Testers raved about the spacious, 57-square-foot floor, which fit five sleepers (three teens and their parents). The 45-inch peak height let everyone sit up fully, and broad, teardrop-shaped doors facilitate easy exits. Six pockets (two overhead and one each in the corners) provide ample storage. And ventilation is excellent thanks to generous swaths of mesh and two fly vents. “We experienced zero condensation, even in 40°F temperatures and pouring rain,” one tester says.
The 70-denier floor let testers forgo a groundcloth, and extra-fat, 12mm poles (9mm to 11mm is typical for three-season shelters) stand up to howling winds.
$649; 8 lbs. 8 oz. Buy Exped Gemini IV Now
Mountain Hardwear Trango 4
Everest basecamp always serves up a buffet of wind, sleet, and snow, and the Trango 4’s five-pole design handled it all and came back for seconds. Testers praised the stability and security they felt while inside. “It’s tough, durable, and bombproof,” said our tester, a guide with Satori Adventures and Expeditions.

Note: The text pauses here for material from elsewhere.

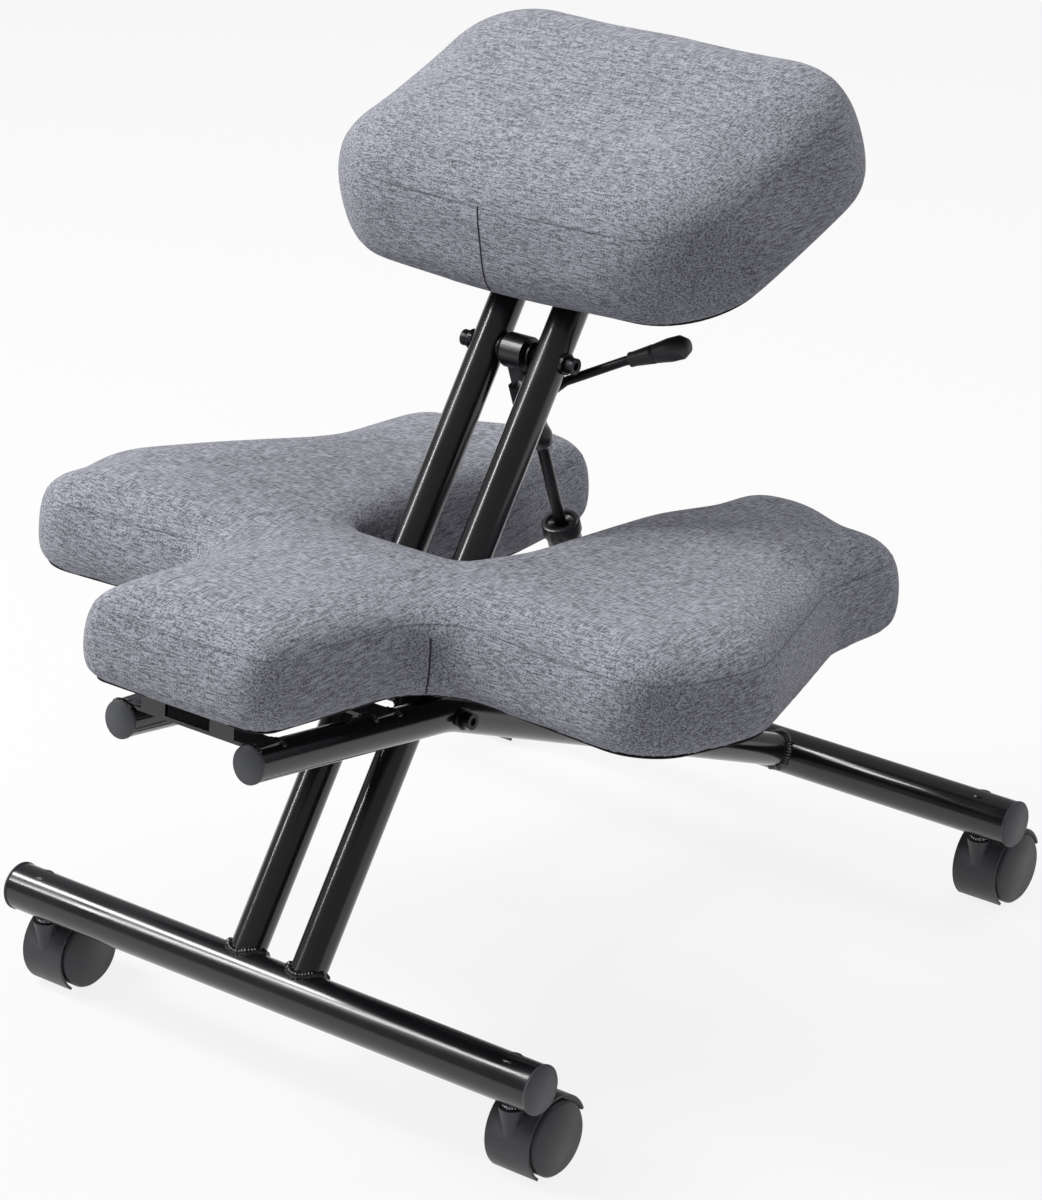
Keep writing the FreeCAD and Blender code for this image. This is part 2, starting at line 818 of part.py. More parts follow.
def lever_points():
    """The release lever's two bends and the grip's end, in the gas spring's own frame."""
    hub = Vector(0, 0, lever_level)
    turned = spring_place.Rotation.inverted()
    return [turned.multVec(Vector(*p)) + hub for p in (lever_bend_1, lever_bend_2, lever_tip)]


def release_lever():
    """The bent rod of the lever, flattened to a blade on its pivot pin in the head."""
    bend_1, bend_2, tip = lever_points()
    half_t = lever_blade_t / 2
    half_h = lever_blade_h / 2
    blade_end = head_block_width / 2 + lever_blade_reach
    blade = block(lever_pin_x - lever_blade_tail, blade_end, -half_t, half_t,
                  lever_level - half_h, lever_level + half_h)
    blade = blade.cut(Part.makeCylinder(lever_pin_d / 2 + running_gap, lever_blade_t,
                                        Vector(lever_pin_x, -half_t, lever_level), Y))
    neck = Vector(blade_end - lever_blade_socket, 0, lever_level)
    shape = blade.fuse(rod(neck, bend_1, lever_rod_d))
    shape = shape.fuse(Part.makeSphere(lever_rod_d / 2, bend_1))
    shape = shape.fuse(rod(bend_1, bend_2, lever_rod_d))
    shape = shape.fuse(Part.makeSphere(lever_rod_d / 2, bend_2))
    end = tip - (tip - bend_2).normalize() * grip_socket_wall
    shape = shape.fuse(rod(bend_2, end, lever_rod_d)).removeSplitter()
    shape.Placement = spring_place
    return shape


def lever_grip():
    """The moulded grip: a narrow collar, a groove half way and a fat rounded end."""
    bend_2, tip = lever_points()[1:]
    way = (tip - bend_2).normalize()
    start = tip - way * grip_length
    neck_r = grip_neck_d / 2
    end_r = grip_end_d / 2
    rod_r = lever_rod_d / 2
    middle_r = (neck_r + end_r) / 2
    points = [
        (rod_r, 0),
        (neck_r, 0),
        (neck_r, grip_neck_length),
        (middle_r, grip_groove_at - grip_groove),
        (middle_r - grip_groove, grip_groove_at),
        (middle_r, grip_groove_at + grip_groove),
        (end_r, grip_length - grip_end_length),
        (end_r, grip_length - grip_tip_length),
        (grip_tip_d / 2, grip_length),
        (0, grip_length),
        (0, grip_length - grip_socket_wall),
        (rod_r, grip_length - grip_socket_wall),
    ]
    shape = spun(points, start, way)
    shape.Placement = spring_place.multiply(shape.Placement)
    return shape


def lever_pin():
    """The pin that the lever turns on."""
    start = Vector(lever_pin_x, -head_boss_d / 2, lever_level)
    shape = Part.makeCylinder(lever_pin_d / 2, head_boss_d, start, Y)
    shape.Placement = spring_place
    return shape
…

The 65-square-foot floor offers plenty of space, even serving as a community tent for a team of eight. “There was enough room to sit up inside the tent and change clothes,” our man said.
Open the large roof vent, and condensation is a non-issue—even when four bodies fill the tent.

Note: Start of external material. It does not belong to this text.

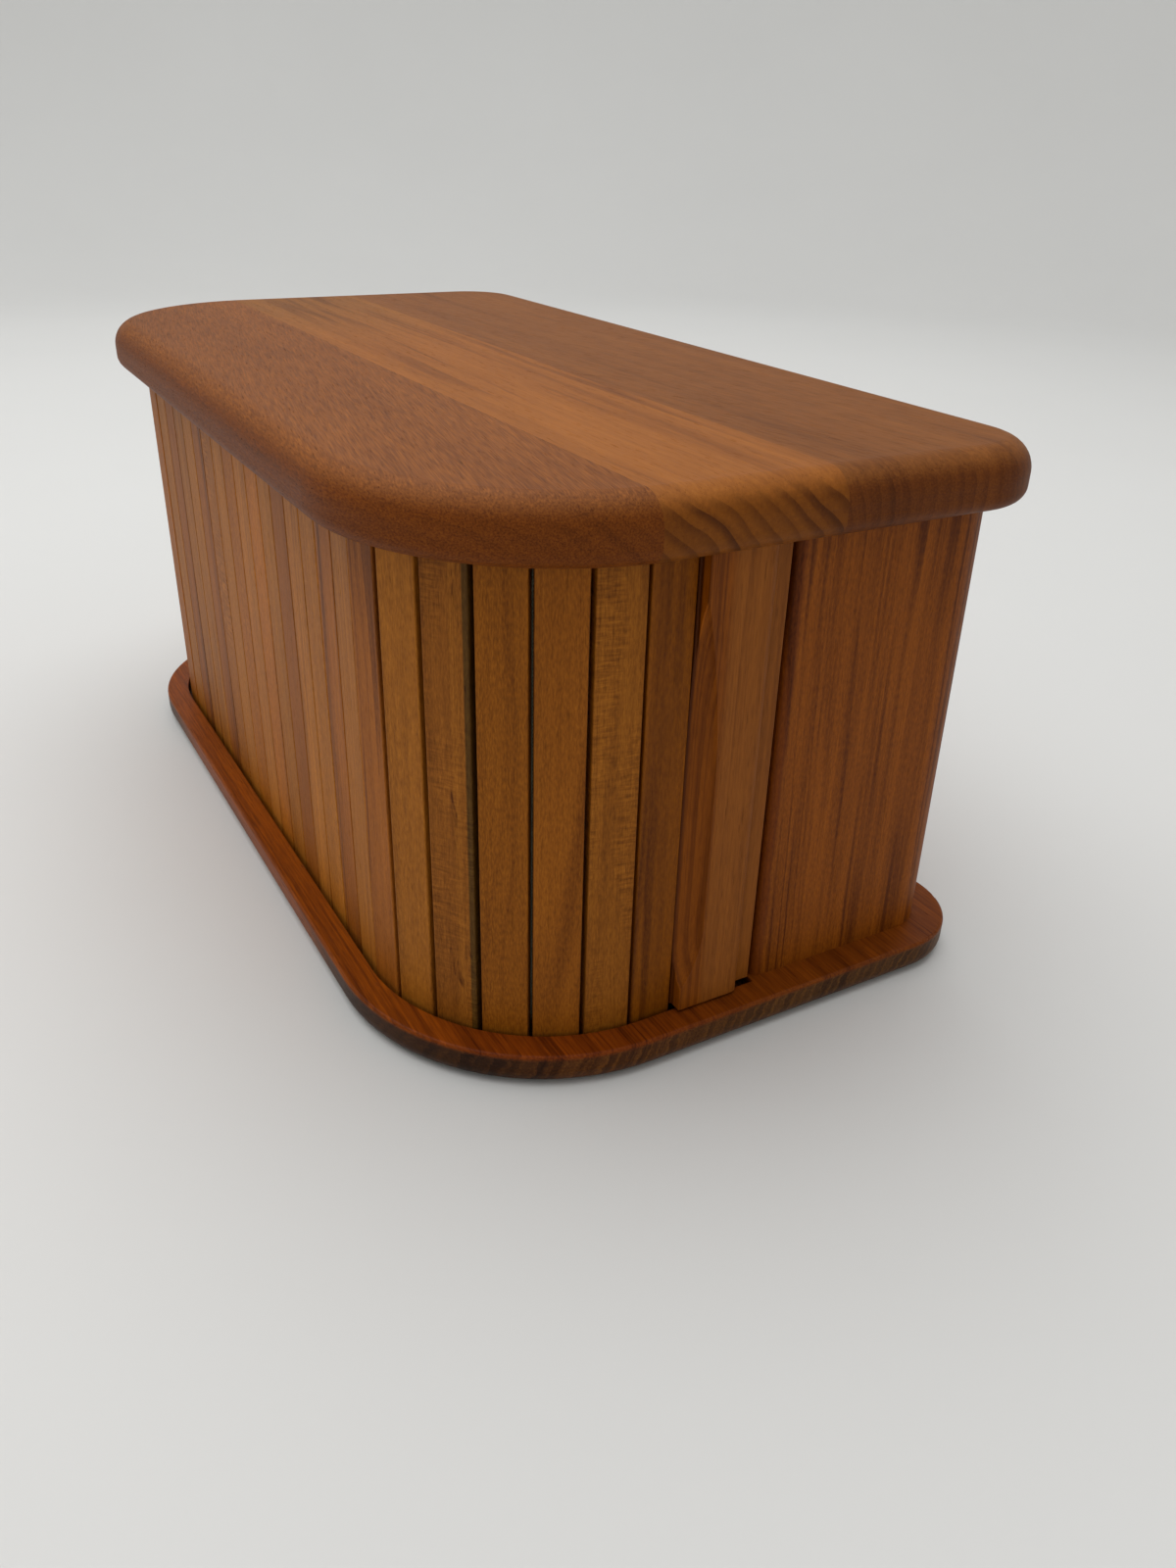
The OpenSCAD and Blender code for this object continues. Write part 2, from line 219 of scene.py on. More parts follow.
class Graph:
    """One material's nodes, from its coordinates to its Principled shader."""

    def __init__(self, name: str) -> None:
        """Start an empty material.

        Args:
            name: The material's name.
        """
        self.material = bpy.data.materials.new(name)
        self.material.use_nodes = True
        self.tree = self.material.node_tree
        self.tree.nodes.clear()

    def node(self, kind: str, settings: Mapping[str, object] | None = None,
             inputs: Mapping[str | int, object] | None = None) -> bpy.types.Node:
        """Add any node.

        Args:
            kind: The node's type.
            settings: What the node itself holds, set first. A ramp's stops are pairs of place and colour.
            inputs: What goes into its sockets, by name or number: a value, a socket or an Amount.

        Returns:
            The node.
        """
        made = self.tree.nodes.new(kind)
        for key, value in (settings or {}).items():
            if key == "stops":
                fill_ramp(made.color_ramp, value)
            else:
                setattr(made, key, value)
        for key, value in (inputs or {}).items():
            source = value.socket if isinstance(value, Amount) else value
            if isinstance(source, Socket):
                self.tree.links.new(source, made.inputs[key])
            else:
                made.inputs[key].default_value = source
        return made

    def place(self, seat: Seat) -> Socket:
        """Object coordinates in millimetres, moved to a piece's centre and turned to its grain.

        Args:
            seat: Where the piece stands, and which way its grain runs.

        Returns:
            A vector: across the grain, in depth, along the grain.
        """
        here = self.node("ShaderNodeTexCoord")
        shift = -(seat.turn @ Vector(seat.centre))
        made = self.node("ShaderNodeMapping", {"vector_type": "POINT"},
                         {"Vector": here.outputs["Object"], "Location": shift, "Rotation": seat.turn.to_euler(),
                          "Scale": (1 / MM, 1 / MM, 1 / MM)})
        return made.outputs["Vector"]

    def axes(self, vector: Socket) -> tuple[Amount, Amount, Amount]:
        """Take a vector apart into its three numbers."""
        made = self.node("ShaderNodeSeparateXYZ", None, {0: vector})
        return Amount(self, made.outputs[0]), Amount(self, made.outputs[1]), Amount(self, made.outputs[2])

    def vector(self, x: Amount | float, y: Amount | float, z: Amount | float) -> Socket:
        """Put three numbers together."""
        return self.node("ShaderNodeCombineXYZ", None, {0: x, 1: y, 2: z}).outputs[0]

    def stretched(self, vector: Socket, scale: Point, shift: Point = (0, 0, 0)) -> Socket:
        """Scale a vector by its own factor on each axis, then shift it."""
        made = self.node("ShaderNodeVectorMath", {"operation": "MULTIPLY_ADD"}, {0: vector, 1: scale, 2: shift})
        return made.outputs[0]

    def noise(self, vector: Socket, pattern: Pattern, shift: Point = (0, 0, 0)) -> Amount:
        """Smooth random amount about 0.5.

        Args:
            vector: Where the surface is.
            pattern: The layer of chance.
            shift: Moves the pattern, to give each piece its own.

        Returns:
            The amount, mostly from 0.3 to 0.7.
        """
        at = self.stretched(vector, tuple(1 / size for size in pattern.size), shift)
        made = self.node("ShaderNodeTexNoise", {"noise_dimensions": "3D"},
                         {"Vector": at, "Scale": 1.0, "Detail": pattern.detail, "Roughness": pattern.rough,
                          "Distortion": pattern.twist})
        return Amount(self, made.outputs[0])

    def mix(self, share: Amount, first: object, second: Colour, blend: Blend = Blend.COVER) -> Socket:
        """Lay one colour over another.

        Args:
            share: How much of the second shows, from 0 to 1.
            first: Colour or socket below.
            second: Colour above.
            blend: How it is laid over.

        Returns:
            The mixed colour.
        """
        made = self.node("ShaderNodeMix", {"data_type": "RGBA", "blend_type": blend.value, "clamp_factor": True},
                         {0: share, 6: first, 7: second})
        return made.outputs[2]

    def ramp(self, amount: Amount, stops: Sequence[tuple[float, Colour]]) -> Socket:
        """Colour read off a ramp."""
        return self.node("ShaderNodeValToRGB", {"stops": stops}, {0: amount}).outputs[0]

    def finish(self, inputs: Mapping[str, object], height: Amount | None = None,
               depth: float = 0) -> bpy.types.Material:
        """Close the material with its Principled shader.

        Args:
            inputs: What goes into the shader's sockets.
            height: Relief over the surface, from 0 to 1.
            depth: How deep the relief is, in millimetres.

        Returns:
            The material.
        """
        relief = {}
        if height is not None:
            made = self.node("ShaderNodeBump", None, {"Height": height, "Distance": depth * MM})
            relief = {"Normal": made.outputs["Normal"]}
        shader = self.node("ShaderNodeBsdfPrincipled", None, {**inputs, **relief})
        self.node("ShaderNodeOutputMaterial", None, {"Surface": shader.outputs[0]})
        return self.material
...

Our testers’ favorite feature: two big vestibules. The front, 24-square-foot one stored two large duffles and two medium backpacks, while still allowing space to come and go. The rear, 8.8-square-foot vestibule is plenty big to serve as a bad-weather kitchen.
It’s intuitive, but it takes time to open and close the gated pole clips. Cold-weather bonus: You can do it in mittens.
$800; 11 lbs. 15 oz.; Buy Mountain Hardwear Trango 4 Now
The North Face Talus 4
This freestanding shelter fits a whole family—on a family budget. But space is best for parents with young kids, not teens.
The Talus repelled steady showers in Alaska’s Chugach Range, and a protective drip line kept rain from sneaking in the door during exits. Minimal staking achieves a taut pitch that shimmied but held fast in gusts topping 40 mph.
Headroom and the 50-square-foot floor are adequate for two adults and two small kids. Two doors make exits easy, but the 9-square-foot vestibules store little more than boots and jackets (packs placed there blocked doors).
“Airflow is incredible,” reports a tester who experienced no condensation in humid, 30°F weather. Credit two vestibules vents and ample space between the fly and canopy.
The rugged, 70-denier nylon floor is durable enough for careless kids, dogs, and abrasive rocks. And the 75-denier polyester fly is also tougher than average (and helps keep cost down).
Setup is so straightforward—thanks to three individual poles that are easily intuited—that a 10-year-old won’t need adult help.